2.Isn't it depressing doing what you do?
I can honestly say no. I think in lots of ways life can be depressing. I mean really: there is illness, sadness, death and grief all around us, but there is also joy, laughter, love and friendship. Working with FGP families is the same thing. There are aspects of it that are, of course, sad but there is so much joy in helping others, knowing that we are brightening the days of parents facing one of the worst imaginable scenarios and that there are volunteers out there who are feeling like they have made a difference because of FGP. What is depressing about that? Nothing. The reality is that cancer is everywhere. 46 children a day are diagnosed.
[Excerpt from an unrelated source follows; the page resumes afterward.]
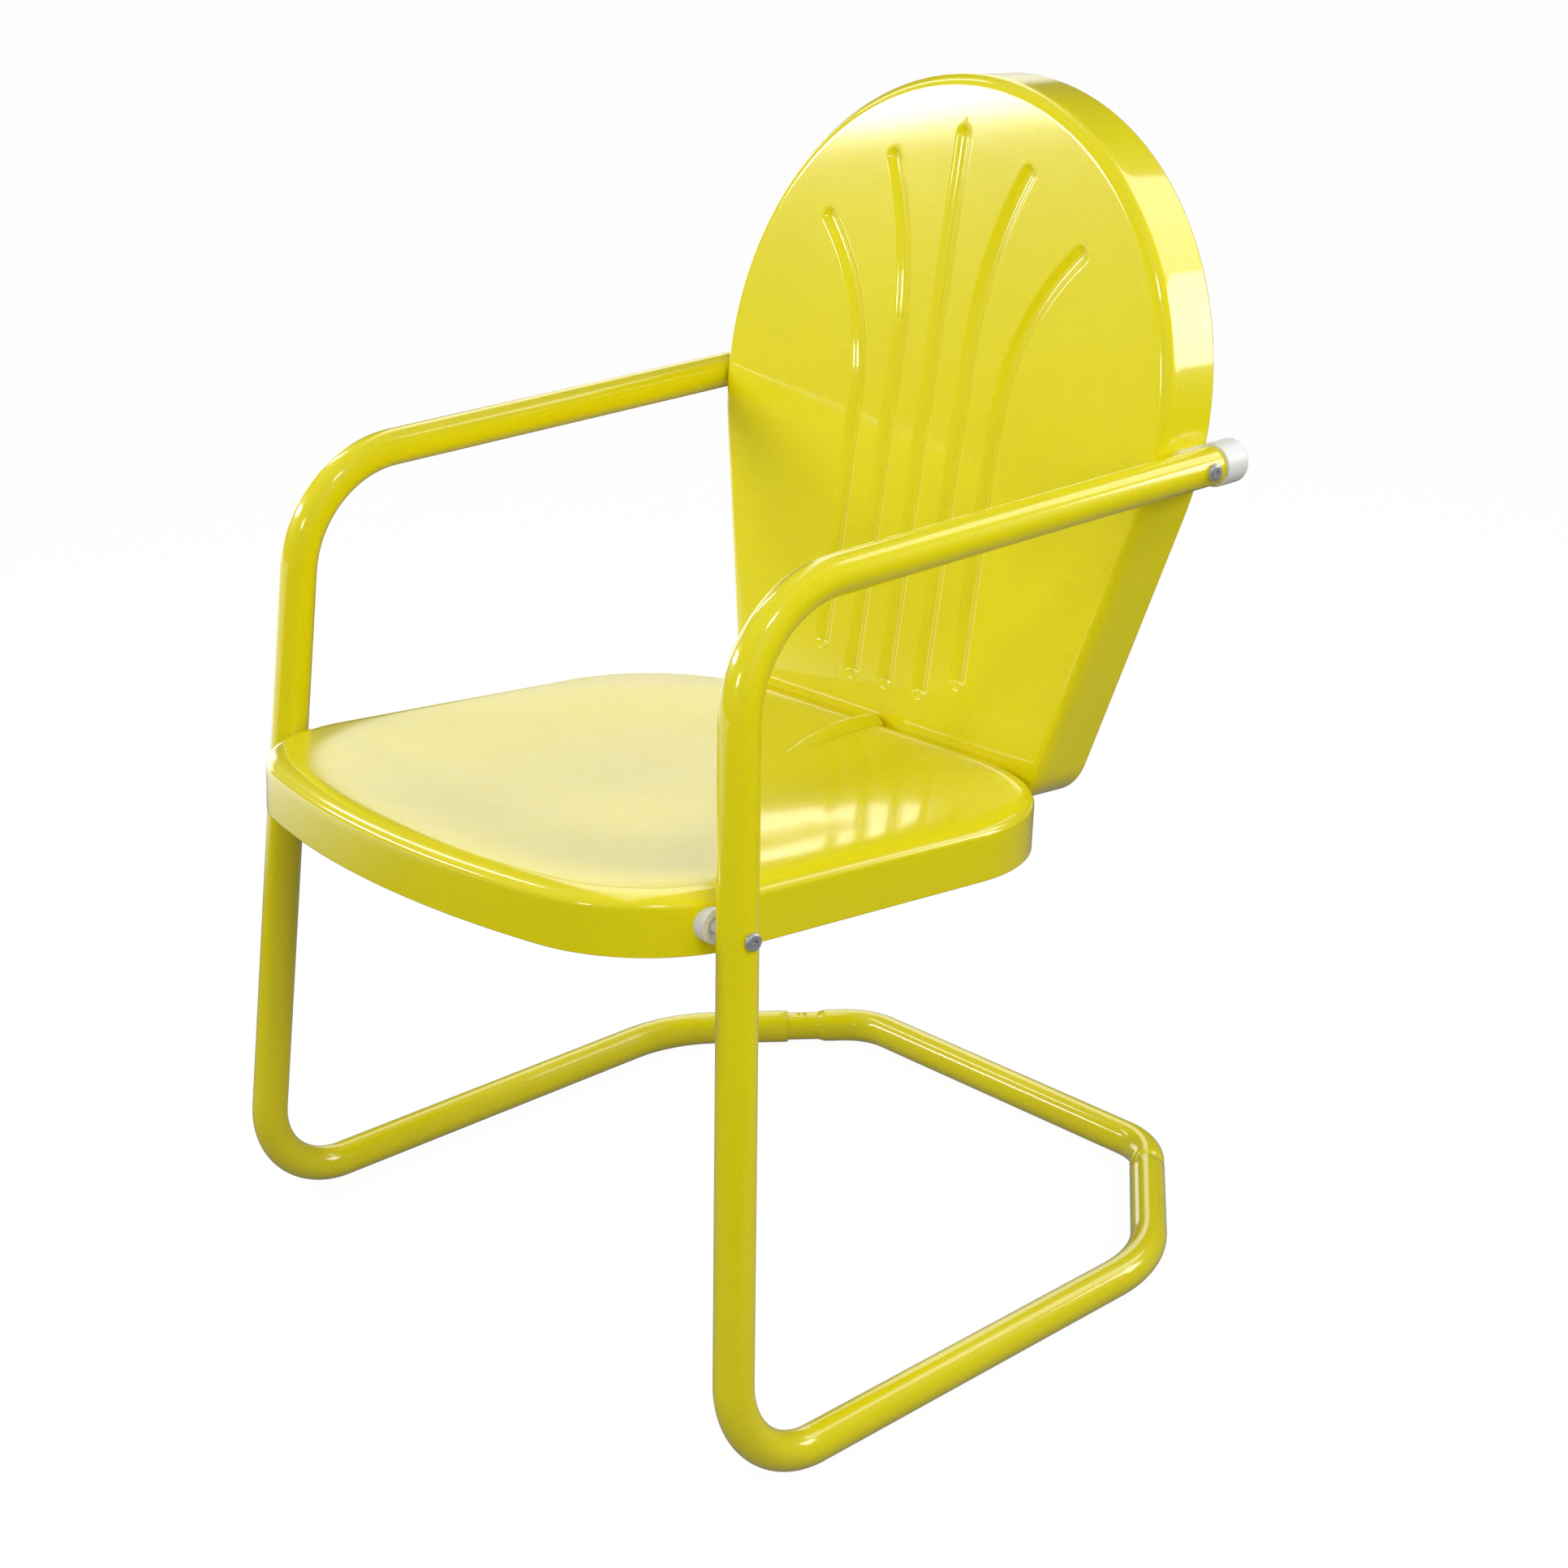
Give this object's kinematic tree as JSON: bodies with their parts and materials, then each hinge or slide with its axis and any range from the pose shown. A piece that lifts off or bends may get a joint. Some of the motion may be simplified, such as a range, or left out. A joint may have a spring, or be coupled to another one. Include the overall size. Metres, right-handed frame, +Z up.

We can either cringe and hide from that stat or know that we are doing what we can to take away a bit of stress as those families face the reality of their children's diagnoses. I choose the latter.

Number 3 often comes via email.

3. I have a friend who has cancer and she is the mother to 3 little ones and they could really use help. Can you provide them with some?(or some similar story)
This question always pulls at our heartstrings. I know our Photography Director has been faced by this question on a few occasions as well. The answer is we would LOVE to help, but we simply can't. We have a mission that we follow that was developed because of our inspiration and we have to stick to it. The one time we make an exception, the flood gates will open. We are trying to be fair and focused. I know this lets some people down and I am truly sorry for that. There is so much need and sadness in our world that if we didn't focus on one need, we would be overwhelmed with requests and not have the resources to meet the needs of families facing pediatric cancer.